Rae, who are some illustrators or painters that you particularly love, that inspire you?

RB: Some illustrators/painters I really love are Ralph Steadman. Amazing line drawings with so many feelings and moods happening. Kids book Illustrator Eric Carle (The Very Hungry Caterpillar). Excellent use of mixed media. Andy Warhol. Needs no explanation as well as Hieronymus Bosch (had to spell check that one) and lastly William de Kooning, also an excellent painter of moods and feelings.

I have a tattoo of the Very Hungry Caterpillar on my foot! That's awesome. Did you both grow up near each other?

BS: Oh how badass, you have that caterpillar, that's wonderful. You'll never get old that way. We grew up a town apart, Bayville and Toms River in NJ but didn't meet until after Rae was already done with college and I should have been done with college but had already committed to being a dumbass forever, instead.

Oh that's neat, though. My husband and I lived only two miles from each other in Colorado Springs when I was a teenager (he was, too, but was enlisted by that time), but we didn't meet until he'd moved to Denver years later, and I was in another town for college. When you think of the butterfly effect of things it must have taken for you two to meet, it makes that chance pretty magical. My last question is, can you both tell us a little about your next project?

BS: The next project we are going to do together is a big book about dogs.

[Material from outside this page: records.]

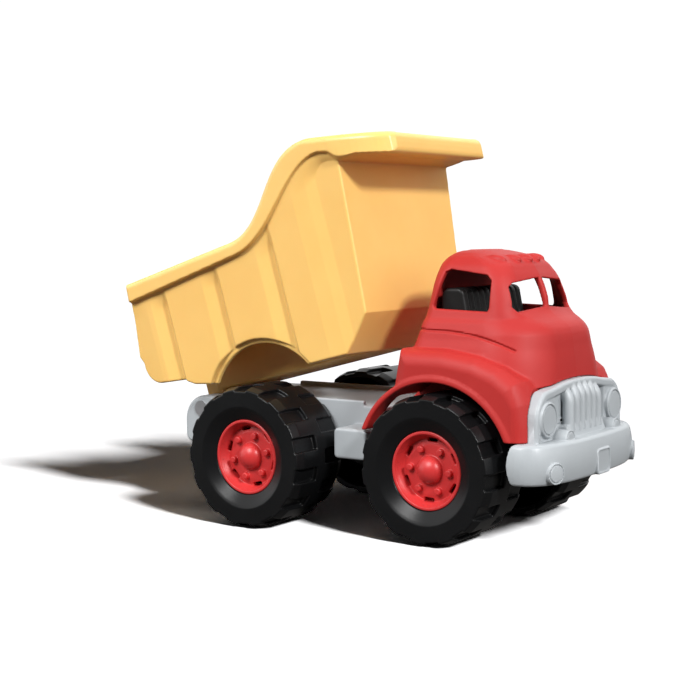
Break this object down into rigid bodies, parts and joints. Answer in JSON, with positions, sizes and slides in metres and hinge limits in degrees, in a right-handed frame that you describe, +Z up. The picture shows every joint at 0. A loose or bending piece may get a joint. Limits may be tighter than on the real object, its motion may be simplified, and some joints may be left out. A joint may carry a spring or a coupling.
{
  "type": "toy dump truck",
  "caption": "Cab-over toy dump truck with a moulded chassis, free-rolling axles, chunky treaded wheels and a scoop-shaped bed that tips up about hinge pins at the rear.",
  "frame": {"origin": "on the ground below the middle of the truck's overall box, with the bed tilted as drawn", "axes": "+X forward along the truck, +Y to the truck's left, +Z up; the wheels stand on Z = 0"},
  "size_m": [0.29, 0.1624, 0.2198],
  "materials": {
    "bed_plastic": "satin moulded plastic, warm yellow",
    "cab_plastic": "satin moulded plastic, red",
    "rim_plastic": "satin moulded plastic, red",
    "trim_plastic": "satin moulded plastic, pale grey",
    "tyre_plastic": "semi-gloss moulded plastic, black",
    "seat_plastic": "satin moulded plastic, charcoal",
    "pin_steel": "drawn steel rod",
    "screw_steel": "zinc-plated steel"
  },
  "bodies": {
    "chassis": {"chassis_frame": "trim_plastic", "front_axle_cradle": "trim_plastic", "rear_axle_cradle": "trim_plastic", "cradle_screws": "screw_steel", "cab_shell": "cab_plastic", "cab_interior": "seat_plastic", "steering_wheel": "seat_plastic", "cab_screws": "screw_steel", "bumper_and_grille": "trim_plastic", "bumper_screws": "screw_steel", "left_hinge_pin": "pin_steel", "right_hinge_pin": "pin_steel"},
    "bed": {"dump_bed": "bed_plastic"},
    "front_wheels": {"front_axle": "pin_steel", "front_left_tyre": "tyre_plastic", "front_right_tyre": "tyre_plastic", "front_left_rim": "rim_plastic", "front_right_rim": "rim_plastic"},
    "rear_wheels": {"rear_axle": "pin_steel", "rear_left_tyre": "tyre_plastic", "rear_right_tyre": "tyre_plastic", "rear_left_rim": "rim_plastic", "rear_right_rim": "rim_plastic"}
  },
  "joints": [
    {"name": "bed_tip", "type": "hinge", "parent": "chassis", "child": "bed", "pos_m": [-0.10015, 0, 0.06], "axis": [0, -1, 0], "range_deg": [-14.3, 30.7]},
    {"name": "front_axle_spin", "type": "hinge", "parent": "chassis", "child": "front_wheels", "pos_m": [0.07285, 0, 0.04], "axis": [0, 1, 0], "continuous": true},
    {"name": "rear_axle_spin", "type": "hinge", "parent": "chassis", "child": "rear_wheels", "pos_m": [-0.03815, 0, 0.04], "axis": [0, 1, 0], "continuous": true}
  ]
}
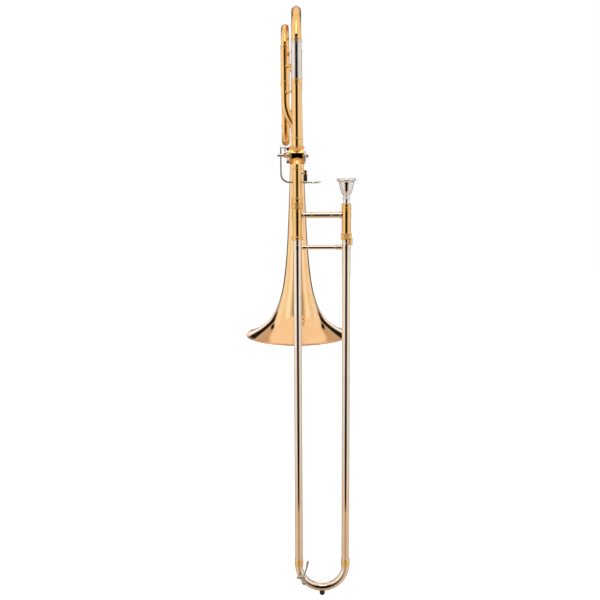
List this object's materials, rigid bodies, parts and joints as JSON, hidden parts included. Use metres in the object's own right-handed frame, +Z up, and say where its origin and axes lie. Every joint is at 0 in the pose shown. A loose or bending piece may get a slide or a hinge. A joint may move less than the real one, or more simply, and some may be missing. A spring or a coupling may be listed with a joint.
{
  "type": "trombone",
  "caption": "Tenor trombone with an F attachment: flared bell, hand slide, tuning slides, rotary valve with thumb trigger, and mouthpiece.",
  "frame": {"origin": "centre of the bell mouth, in the plane of its rim", "axes": "+Z up along the bell axis towards the tuning bow, +X from the neckpipe towards the mouthpiece, +Y from the hand slide towards the bell"},
  "size_m": [0.2247, 0.2862, 1.1807],
  "materials": {
    "gold_brass": "polished and lacquered gold brass",
    "yellow_brass": "polished and lacquered yellow brass",
    "rose_brass": "polished and lacquered rose brass wire",
    "nickel_silver": "polished nickel silver",
    "silver_plate": "bright silver plate",
    "black_rubber": "matt black rubber",
    "cork_felt": "cork with a felt face",
    "valve_bronze": "fine turned bronze"
  },
  "bodies": {
    "bell_section": {"bell": "gold_brass", "bell_rim_wire": "rose_brass", "tuning_sleeve_front": "nickel_silver", "tuning_sleeve_rear": "nickel_silver", "sleeve_ferrules": "yellow_brass", "upper_neckpipe": "gold_brass", "lower_neckpipe": "gold_brass", "neck_rings": "yellow_brass", "neck_receiver": "yellow_brass", "valve_casing": "yellow_brass", "valve_end_plate": "yellow_brass", "valve_back_plate": "yellow_brass", "valve_back_cap": "silver_plate", "stop_bumpers": "black_rubber", "f_valve_crook": "gold_brass", "f_inner_loop": "gold_brass", "f_lower_bow": "gold_brass", "f_rear_tube": "gold_brass", "f_gooseneck": "gold_brass", "f_sleeves": "gold_brass", "f_ferrules": "yellow_brass", "f_braces": "yellow_brass", "bell_brace_lower": "yellow_brass", "bell_brace_upper": "yellow_brass", "trigger_stop_arm": "yellow_brass", "trigger_stop_pad": "black_rubber", "lever_screw": "nickel_silver", "lever_spring": "nickel_silver"},
    "main_tuning_slide": {"tuning_bow": "gold_brass", "tuning_legs": "nickel_silver", "tuning_bow_ferrules": "yellow_brass", "tuning_brace": "yellow_brass"},
    "f_tuning_slide": {"f_bow": "gold_brass", "f_slide_legs": "nickel_silver", "f_bow_ferrules": "yellow_brass", "f_slide_brace": "yellow_brass"},
    "rotor": {"rotor": "valve_bronze", "stop_arm": "nickel_silver"},
    "trigger": {"trigger_lever": "nickel_silver", "thumb_paddle": "silver_plate"},
    "link": {"link_rod": "nickel_silver"},
    "lock_nut": {"bell_lock_nut": "yellow_brass"},
    "inner_slide": {"slide_tenon": "yellow_brass", "cork_barrel_left": "yellow_brass", "cork_barrel_right": "yellow_brass", "inner_tube_left": "nickel_silver", "inner_tube_right": "nickel_silver", "leadpipe": "yellow_brass", "mouthpiece_receiver": "yellow_brass", "hand_brace": "nickel_silver", "barrel_corks": "cork_felt"},
    "slide_lock": {"slide_lock_ring": "yellow_brass"},
    "mouthpiece": {"mouthpiece": "silver_plate"},
    "outer_slide": {"outer_tube_left": "nickel_silver", "outer_tube_right": "nickel_silver", "outer_brace": "nickel_silver", "slide_crook": "nickel_silver", "crook_bumper": "black_rubber", "water_key_saddle": "yellow_brass"},
    "water_key": {"water_key_lever": "nickel_silver"}
  },
  "joints": [
    {"name": "slide_swivel", "type": "hinge", "parent": "bell_section", "child": "inner_slide", "pos_m": [0, -0.156, 0.288], "axis": [0, 0, 1], "range_deg": [-20, 30]},
    {"name": "hand_slide", "type": "slide", "parent": "inner_slide", "child": "outer_slide", "axis": [0, 0, -1], "range_m": [0, 0.6]},
    {"name": "slide_lock_turn", "type": "hinge", "parent": "inner_slide", "child": "slide_lock", "pos_m": [0.0945, -0.156, 0.224], "axis": [0, 0, -1], "range_deg": [0, 36]},
    {"name": "mouthpiece_pull", "type": "slide", "parent": "inner_slide", "child": "mouthpiece", "axis": [0, 0, 1], "range_m": [0, 0.05]},
    {"name": "lock_nut_turn", "type": "hinge", "parent": "inner_slide", "child": "lock_nut", "pos_m": [0, -0.156, 0.284], "axis": [0, 0, 1], "continuous": true},
    {"name": "water_key_press", "type": "hinge", "parent": "outer_slide", "child": "water_key", "pos_m": [0.004, -0.1695, -0.4695], "axis": [-1, 0, 0], "range_deg": [0, 20], "stiffness_Nm_per_rad": 0.1, "springref_deg": -17.19},
    {"name": "main_tuning", "type": "slide", "parent": "bell_section", "child": "main_tuning_slide", "axis": [0, 0, 1], "range_m": [0, 0.06]},
    {"name": "f_tuning", "type": "slide", "parent": "bell_section", "child": "f_tuning_slide", "axis": [0, 0, 1], "range_m": [0, 0.06]},
    {"name": "trigger_press", "type": "hinge", "parent": "bell_section", "child": "trigger", "pos_m": [-0.031, -0.112, 0.3805], "axis": [-1, 0, 0], "range_deg": [0, 30], "stiffness_Nm_per_rad": 0.2, "springref_deg": -20.05},
    {"name": "rotor_turn", "type": "hinge", "parent": "bell_section", "child": "rotor", "pos_m": [0, -0.1387, 0.38], "axis": [-1, 0, 0], "range_deg": [0, 90]},
    {"name": "link_pivot", "type": "hinge", "parent": "trigger", "child": "link", "pos_m": [-0.0232, -0.11588, 0.39499], "axis": [1, 0, 0], "range_deg": [0, 30]}
  ],
  "couplings": [
    {"joint": "rotor_turn", "follows": "trigger_press", "ratio": 3},
    {"joint": "link_pivot", "follows": "trigger_press", "ratio": 1}
  ]
}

There's an excerpt of some of it at New York Tyrant here.

I wanted to ask if the dog from Dust Bunny City is real and if they are happier out in the suburbs, haha. I love dogs.

BS:  Yes! The dog from Dust Bunny is a mixed mutt, Pug and Boston terrier. So Rae drew her twice, once as a pug and once as a Boston Terrier in that piece 'Some Dogs I Know.' That pup is still down there in the suburbs and still eating bugs she finds under rocks and bumbling blindly around the house woo-wooing. Her name is Bubby.